The design focus of Nushell is primarily expressed by everything accessible without passing additional feature flag. This provides a standard command set and receives the most attention.
Two other feature flags are actively tested but are not guaranteed to express the stable design direction of Nushell:
- `extra`
- This includes commands where we are not convinced that they are ready to be stabilized for 1.0 or popular enough
- `dataframe`
- This includes dataframe support via `polars` and `arrow2`. Introduces a significant additional compilation and binary size.
- Due to the use of SIMD extensions may not be compatible with every minimal architecture.
## Passively supported platforms
These platforms are not actively managed through our CI so may encounter unintended regressions.

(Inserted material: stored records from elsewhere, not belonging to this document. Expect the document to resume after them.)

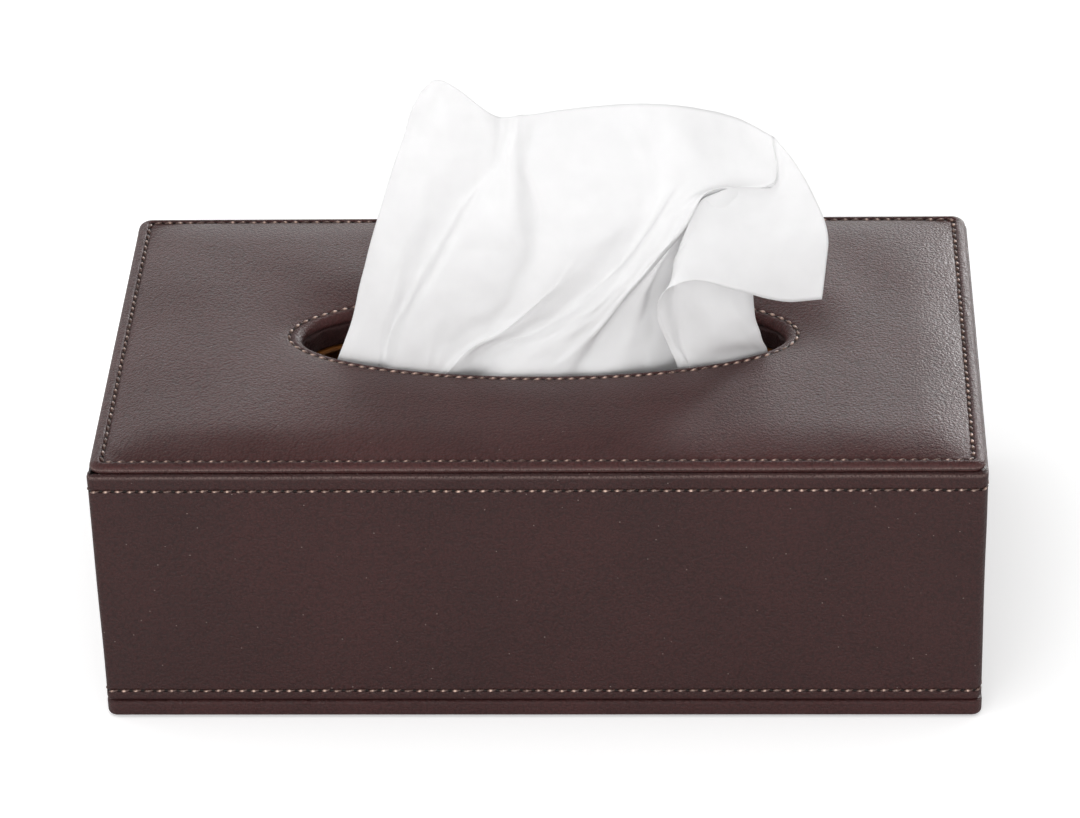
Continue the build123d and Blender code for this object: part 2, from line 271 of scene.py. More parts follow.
def plate_outline(inset):
    """The plate's plan outline, drawn in by an inset."""
    return rounded_rectangle(plate_high.x - inset, plate_high.y - inset,
                             max(PLATE_CORNER - inset, 0.0012), plate_steps)


bend = np.linspace(0.0, np.pi / 2, 6)
plate_rows = [ring(plate_outline(PLATE_HEM), plate_high.z)]
for a in bend:
    plate_rows.append(ring(plate_outline(PLATE_EDGE * (1 - np.sin(a))),
                           plate_high.z - PLATE_EDGE * (1 - np.cos(a))))
for a in bend[::-1]:
    plate_rows.append(ring(plate_outline(PLATE_EDGE * (1 - np.sin(a))),
                           plate_low.z + PLATE_EDGE * (1 - np.cos(a))))
plate_rows.append(ring(plate_outline(PLATE_HEM), plate_low.z))
under_skin = LEATHER_THICK - CLEAR
plate_rows += [ring(plate_outline(inset), height) for inset, height in (
    (PLATE_HEM, board_low.z - CLEAR), (under_skin, board_low.z - CLEAR),
    (under_skin, plate_high.z - under_skin), (PLATE_HEM, plate_high.z - under_skin))]
base_leather = surface("base_leather", plate_rows, round_rows=True, inward=True)
dress(base_leather, "shell", "leather_brown", leather, "base_cover")


def fibre_felt(name, colour, hair, size):
    """Matt felt or suede: a cloudy nap over short fibres, a little lighter along the nap."""
    recipe = new_recipe(name, colour, 0.95, Specular_IOR_Level=0.15)
    nap = recipe.texture("TexNoise", Scale=90.0, Detail=4.0, Roughness=0.6)["Fac"]
    fibre = recipe.texture("TexNoise", Scale=size, Detail=4.0, Roughness=0.75, Distortion=1.5)["Fac"]
    share = recipe.spread(recipe.math("ADD", nap, fibre), 0.75, 1.3)
    return recipe.finish(recipe.mix(share, colour, hair), recipe.bump(fibre, 0.7, 0.0003))


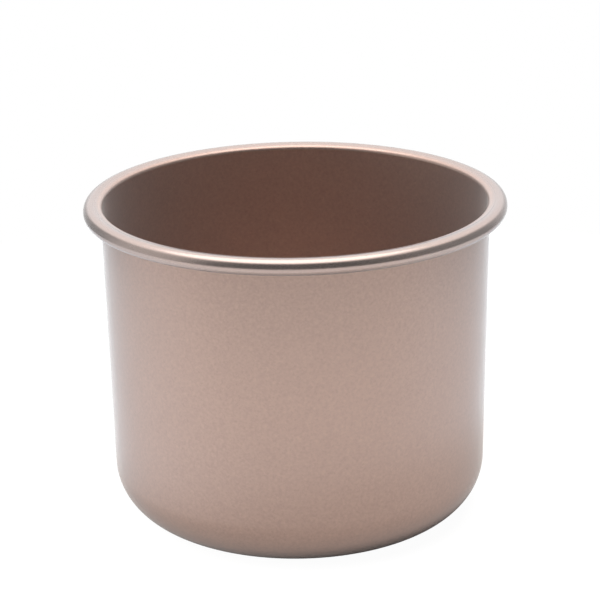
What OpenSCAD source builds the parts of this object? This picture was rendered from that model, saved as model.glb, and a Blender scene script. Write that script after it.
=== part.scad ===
// Loose-bottom baking pan: a drawn sheet-steel shell with a curled rim and a
// well-rounded bottom corner, and a stepped plate that lies on the ledge round
// the hole in its base and is pushed up and out through the mouth.
// Origin: centre of the base, on the plane that the pan stands on. +Z is up.

/* [Shell] */
// Height of the pan, from the table to the crest of the rim
pan_h = 87; // [50:1:160]
// Inside diameter of the mouth, where the wall meets the lip
mouth_d = 101.6; // [80:0.2:320]
// Lean of the wall from upright
draft_deg = 0.95; // [0:0.05:6]
// Thickness of the shell's sheet
sheet_t = 0.6; // [0.4:0.05:0.9]
// Outside radius of the corner between the wall and the base
corner_r = 14.5; // [4:0.5:25]
// Width of the flat ledge round the hole in the base
ledge_w = 6; // [4:0.5:12]

/* [Curled rim] */
// Outside diameter of the curl
curl_d = 4.3; // [3:0.1:7]
// Gap between the curl and the wall that it is rolled back to
curl_gap = 0.2; // [0.1:0.1:2]
// How far the sheet is rolled on past the rim's outermost point
curl_wrap_deg = 180; // [90:5:195]
// Radius of the bend from the wall into the lip, on its inner face
lip_bend_r = 1.2; // [1:0.1:2]
// Upward slope of the lip, from the bend to the crest of the curl
lip_rise_deg = 12; // [4:1:24]

/* [Loose bottom] */
// Thickness of the plate's sheet
plate_t = 0.8; // [0.5:0.05:1.2]
// Inside radius of the two bends of the plate's step
step_bend_r = 0.35; // [0.25:0.05:1]
// Height of the plate's underside above the table
foot_gap = 0.15; // [0.05:0.05:0.3]
// Clearance between the plate's step and the edge of the hole
hole_gap = 0.4; // [0.2:0.1:1]
// Clearance between the plate's edge and the start of the rounded corner
seat_gap = 0.8; // [0.3:0.1:2]

/* [Hidden] */
$fn = 180;
shell_colour = "#b59c93";
plate_colour = "#a89189";

// Farthest that the chord between two points stands off its arc
sag = 0.01;

mouth_r = mouth_d / 2;
curl_r = curl_d / 2;

// Directions from a bend's centre to the faces of the wall and of the lip
wall_deg = 180 - draft_deg;
lip_deg = 90 + lip_rise_deg;

// The curl: its crest is the top of the pan
curl_x = mouth_r + sheet_t + curl_gap + curl_r;
curl_z = pan_h - curl_r;
curl = [curl_x, curl_z];

// The bend under the lip: the lip is a straight tangent from it to the curl
bend_x = mouth_r + lip_bend_r * cos(draft_deg);
bend_rise = curl_r - lip_bend_r - (curl_x - bend_x) * sin(lip_rise_deg);
bend_z = curl_z + bend_rise / cos(lip_rise_deg);
lip_bend = [bend_x, bend_z];

// The bottom corner: it touches the wall's outer face and the table
wall_out_x = mouth_r + sheet_t / cos(draft_deg);
wall_h = bend_z + lip_bend_r * sin(draft_deg) - corner_r;
corner_x = wall_out_x - wall_h * tan(draft_deg) - corner_r / cos(draft_deg);
corner = [corner_x, corner_r];
hole_r = corner_x - ledge_w;

// The plate: its flange lies on the ledge, and its middle drops into the hole
plate_r = corner_x - seat_gap;
drop = sheet_t - foot_gap;
step_mid_r = step_bend_r + plate_t / 2;
step_deg = acos(1 - drop / (2 * step_mid_r));
step_top_x = hole_r - hole_gap;
step_foot_x = step_top_x - 2 * step_mid_r * sin(step_deg);
step_top = [step_top_x, sheet_t - step_bend_r];
step_foot = [step_foot_x, foot_gap + plate_t + step_bend_r];

// Points along an arc, as close together as sag asks
function arc(centre, r, from_deg, to_deg) =
    let (steps = ceil(abs(to_deg - from_deg) / (2 * acos(1 - sag / r))))
    [
        for (i = [0 : steps])
            let (deg = from_deg + (to_deg - from_deg) * i / steps)
            centre + r * [cos(deg), sin(deg)]
    ];

function reversed(points) = [for (i = [len(points) - 1 : -1 : 0]) points[i]];

// A face of the shell's sheet from the hole's edge to the end of the curl:
// depth 0 is the food face, and sheet_t is the back of the sheet
function shell_face(depth) = concat(
    [[hole_r, sheet_t - depth]],
    arc(corner, corner_r - sheet_t + depth, -90, -draft_deg),
    arc(lip_bend, lip_bend_r - depth, wall_deg, lip_deg),
    arc(curl, curl_r - depth, lip_deg, -curl_wrap_deg)
);

// A face of the plate from its middle to its edge: depth 0 is its upper face
function plate_face(depth) = concat(
    [[0, foot_gap + plate_t - depth]],
    arc(step_foot, step_bend_r + depth, -90, step_deg - 90),
    arc(step_top, step_bend_r + plate_t - depth, 90 + step_deg, 90),
    [[plate_r, sheet_t + plate_t - depth]]
);

// Sheet metal turned about the pan's axis, between its two faces
module spun_sheet(near_face, far_face) {
    rotate_extrude()
        polygon(concat(near_face, reversed(far_face)));
}

module pan_shell() {
    color(shell_colour)
        spun_sheet(shell_face(0), shell_face(sheet_t));
}

module loose_bottom() {
    color(plate_colour)
        spun_sheet(plate_face(0), plate_face(plate_t));
}

pan_shell();
loose_bottom();
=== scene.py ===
import math

import bmesh
import bpy
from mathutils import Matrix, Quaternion, Vector


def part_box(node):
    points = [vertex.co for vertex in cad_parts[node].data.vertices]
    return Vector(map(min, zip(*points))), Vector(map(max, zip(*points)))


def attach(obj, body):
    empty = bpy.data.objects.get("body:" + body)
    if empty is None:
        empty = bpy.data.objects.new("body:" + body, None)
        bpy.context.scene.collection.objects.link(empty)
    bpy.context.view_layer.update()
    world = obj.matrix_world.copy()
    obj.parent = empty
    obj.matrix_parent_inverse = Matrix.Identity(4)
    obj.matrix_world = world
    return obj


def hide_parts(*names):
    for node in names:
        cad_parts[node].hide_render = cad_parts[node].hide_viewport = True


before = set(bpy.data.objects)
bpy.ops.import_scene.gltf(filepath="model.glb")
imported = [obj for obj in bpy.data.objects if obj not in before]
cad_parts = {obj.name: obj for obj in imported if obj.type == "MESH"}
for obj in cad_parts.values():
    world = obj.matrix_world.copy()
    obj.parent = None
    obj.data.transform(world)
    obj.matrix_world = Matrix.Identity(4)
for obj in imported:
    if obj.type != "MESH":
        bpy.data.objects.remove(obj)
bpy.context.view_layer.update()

MM = 0.001
QUARTER_TURN = math.pi / 2

# Sizes of the pan, in metres
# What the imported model's boxes give is read from them, and the rest is the sheet's own bends and gaps.
_, SHELL_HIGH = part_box("pan_shell")
PLATE_LOW, PLATE_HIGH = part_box("loose_bottom")

PAN_HEIGHT = SHELL_HIGH.z
RIM_RADIUS = SHELL_HIGH.x
SHELL_SHEET = 0.6 * MM
DRAFT = math.radians(0.95)
CORNER_RADIUS = 14.5 * MM
LEDGE_WIDTH = 6 * MM
CURL_RADIUS = 2.15 * MM
CURL_GAP = 0.2 * MM
CURL_WRAP = math.radians(180)
LIP_BEND_RADIUS = 1.2 * MM
LIP_RISE = math.radians(12)

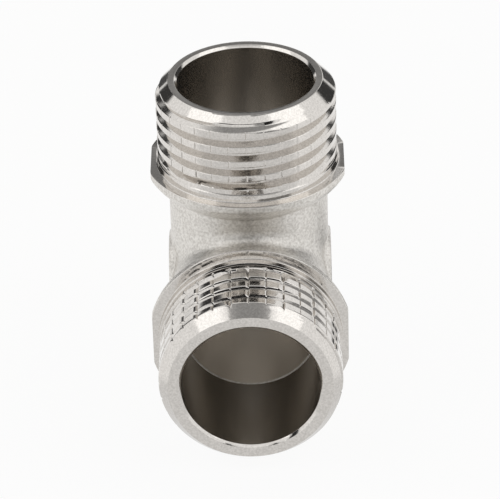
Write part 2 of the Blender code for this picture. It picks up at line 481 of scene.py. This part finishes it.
def bend():
    shape = bmesh.new()
    rings = []
    for slice_number in range(SLICES + 1):
        x = -BARREL_RADIUS * math.cos(math.pi * slice_number / SLICES)
        rings.append([shape.verts.new(Vector((x, y, z)) * MM) for y, z in bend_section(x)])
    for ring, following in zip(rings, rings[1:]):
        for i in range(len(ring)):
            j = (i + 1) % len(ring)
            shape.faces.new((ring[i], ring[j], following[j], following[i]))
    # The knee starts after the saddle's points and the three points of the front barrel.
    knee_start = SADDLE_STEPS + 1 + 3
    for ring in (rings[0], rings[-1]):
        shape.faces.new(ring[: SADDLE_STEPS + 1] + [ring[knee_start]])
    bmesh.ops.remove_doubles(shape, verts=shape.verts, dist=WELD_DISTANCE * MM)
    return solid_from("forging", shape)


forging = bend()
print("the bend has", len(forging.data.polygons), "faces")

# %% [markdown]
# ## A helper that turns a shape
# The collars' undersides, the side pads and the boring tools are all round. So one helper spins an outline
# round the upper port's axis, as a lathe does, and each shape is laid over to its place afterwards.


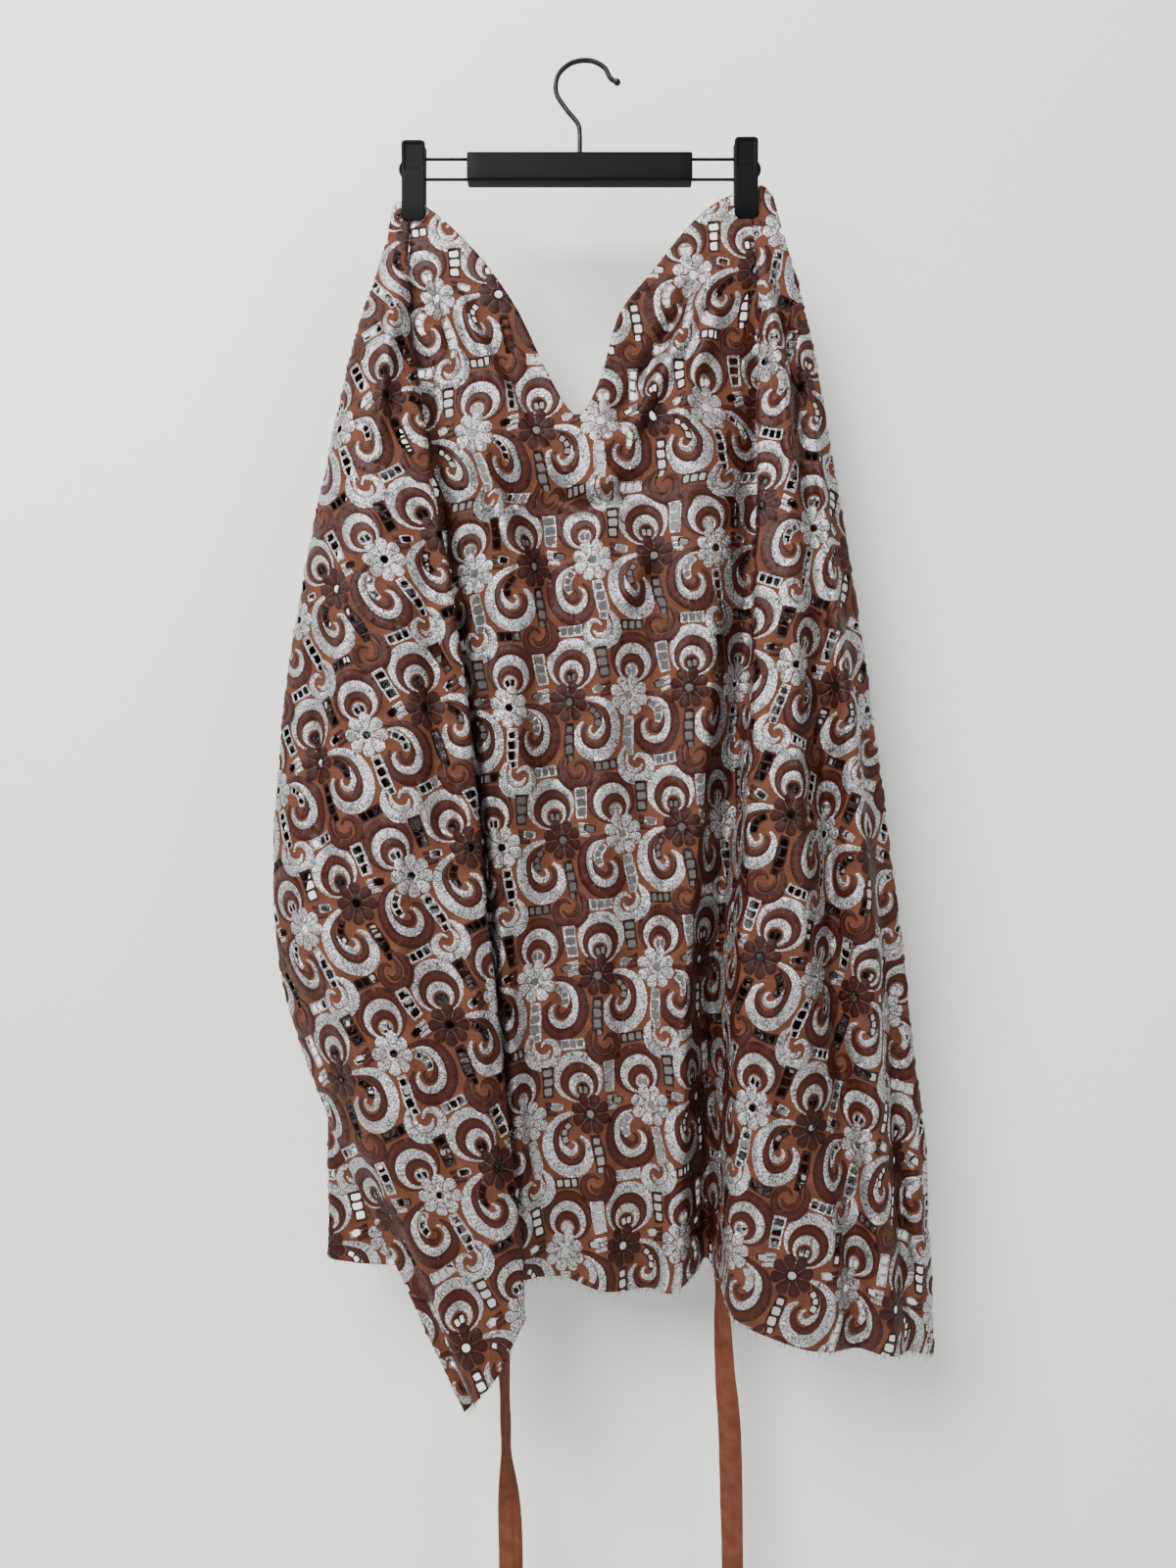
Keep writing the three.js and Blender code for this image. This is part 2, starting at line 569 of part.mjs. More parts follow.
// A jaw seen from the side: a thumb plate at the top, then a straight shank, then a lip on the cloth.
function jaw(clip, side, lip) {
  const away = CLIP.opening / 2;
  const outerTop = away + CLIP.jaw + CLIP.lean;
  const profile = new THREE.Shape();
  profile.moveTo(away + CLIP.lean, CLIP.top);
  profile.lineTo(outerTop, CLIP.top);
  profile.lineTo(away + CLIP.jaw, PIN.height);
  profile.lineTo(away + CLIP.jaw, CLIP.bottom + CLIP.grip);
  profile.quadraticCurveTo(away + CLIP.jaw, CLIP.bottom, lip + LIP.foot, CLIP.bottom);
  profile.lineTo(lip, CLIP.bottom + LIP.chamfer);
  profile.lineTo(lip, CLIP.bottom + CLIP.grip);
  profile.lineTo(away, CLIP.bottom + CLIP.grip + LIP.slope);
  profile.lineTo(away, PIN.height);
  const plate = new THREE.ExtrudeGeometry(profile, {
    depth: CLIP.width, bevelEnabled: false, curveSegments: 5,
  });
  // The profile's first axis turns to face the viewer, its second to point up.
  plate.translate(0, 0, -CLIP.width / 2);
  plate.applyMatrix4(new THREE.Matrix4().makeBasis(
    new THREE.Vector3(0, side, 0), new THREE.Vector3(0, 0, 1), new THREE.Vector3(side, 0, 0),
  ));
  return plate.translate(clip.x, 0, clip.raise);
}

function clipOf(side, clip) {
  add(hanger, `${side}_clip_front`, jaw(clip, -1, clip.front), CLIP_BLACK, 0.45);
  add(hanger, `${side}_clip_back`, jaw(clip, 1, clip.back), CLIP_BLACK, 0.45);
  const radius = CLIP.opening / 2 - SEAM_GAP;
  const pin = new THREE.CylinderGeometry(radius, radius, PIN.length, PIN.sides)
    .rotateZ(Math.PI / 2).translate(clip.x, 0, PIN.height + clip.raise);
  add(hanger, `${side}_clip_pin`, pin, STEEL, 0.4, 1);
}

hook();
bar();
for (const [name, run] of Object.entries(WIRE_RUN)) sideWire(name, run);
for (const [side, clip] of Object.entries(CLIPS)) clipOf(side, clip);
for (const [name, panel] of Object.entries(PANELS)) add(skirt, name, toGeometry(cutGaps(panel)), panel.colour);
for (const [name, form] of Object.entries(TIES)) tie(name, form);

const object = new THREE.Group();
object.add(hanger, skirt);
export default object;
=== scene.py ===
import math
import random

import bmesh
import bpy
import numpy as np
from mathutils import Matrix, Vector
from mathutils.geometry import delaunay_2d_cdt


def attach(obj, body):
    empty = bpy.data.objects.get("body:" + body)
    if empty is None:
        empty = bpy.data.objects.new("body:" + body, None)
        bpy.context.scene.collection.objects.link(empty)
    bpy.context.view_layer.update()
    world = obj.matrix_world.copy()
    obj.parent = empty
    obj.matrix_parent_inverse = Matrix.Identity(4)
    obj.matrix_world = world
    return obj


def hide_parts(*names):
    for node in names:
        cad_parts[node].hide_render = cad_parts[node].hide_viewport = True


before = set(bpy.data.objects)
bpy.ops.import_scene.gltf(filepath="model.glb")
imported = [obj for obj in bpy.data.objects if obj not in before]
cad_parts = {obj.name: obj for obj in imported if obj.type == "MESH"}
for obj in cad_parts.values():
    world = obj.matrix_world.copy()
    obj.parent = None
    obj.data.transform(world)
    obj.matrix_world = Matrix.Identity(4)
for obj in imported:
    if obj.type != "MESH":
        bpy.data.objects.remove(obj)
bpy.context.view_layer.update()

# Camera and room. The skirt hangs against a pale wall in soft daylight from the upper left.
# The camera stands level, straight in front, a little above the middle of the skirt.
CAMERA_PLACE = (-0.0018, -1.1, -0.662)
SENSOR_HEIGHT = 24
HALF_VIEW_HEIGHT = 0.72
WALL_Y = 0.112
WALL_TOP = 2.2
FLOOR_Z = -2.05

scene = bpy.context.scene
eye = bpy.data.cameras.new("eye")
eye.sensor_fit = "VERTICAL"
eye.sensor_height = SENSOR_HEIGHT
eye.lens = SENSOR_HEIGHT / 2 * -CAMERA_PLACE[1] / HALF_VIEW_HEIGHT
eye.clip_start = 0.02
camera = bpy.data.objects.new("camera", eye)
camera.location = CAMERA_PLACE
camera.rotation_euler = (math.radians(90), 0, 0)
scene.collection.objects.link(camera)
scene.camera = camera


def linear(red, green, blue):
    def one(value):
        value /= 255
        return value / 12.92 if value <= 0.04045 else ((value + 0.055) / 1.055) ** 2.4

    return (one(red), one(green), one(blue), 1)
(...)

Furthermore certain features may not yet be available, even though we are willing to accept PRs trying to close that gap.
- OpenBSD
- e.g. missing the `ps` command
- FreeBSD
- e.g. missing the `ps` command
- Android via Termux
Help from the community to make sure they get tested and improved so they can become first class targets would be greatly appreciated!
## Providing builds and packaging
The Nushell team only provides a select few distribution sources and so far encourages community members to maintain the individual packages for particular package managers:
We provide:
- source code distribution via `crates.io` -> `cargo install nu`
- GitHub builds with each release: (following the build matrix of the nightly builds)
- the setup for `winget` packaging
### For package maintainers:
We aim to support the rust version that is two releases behind the most recent version of stable Rust so the build infrastructure of your packaging environment can already be proven out.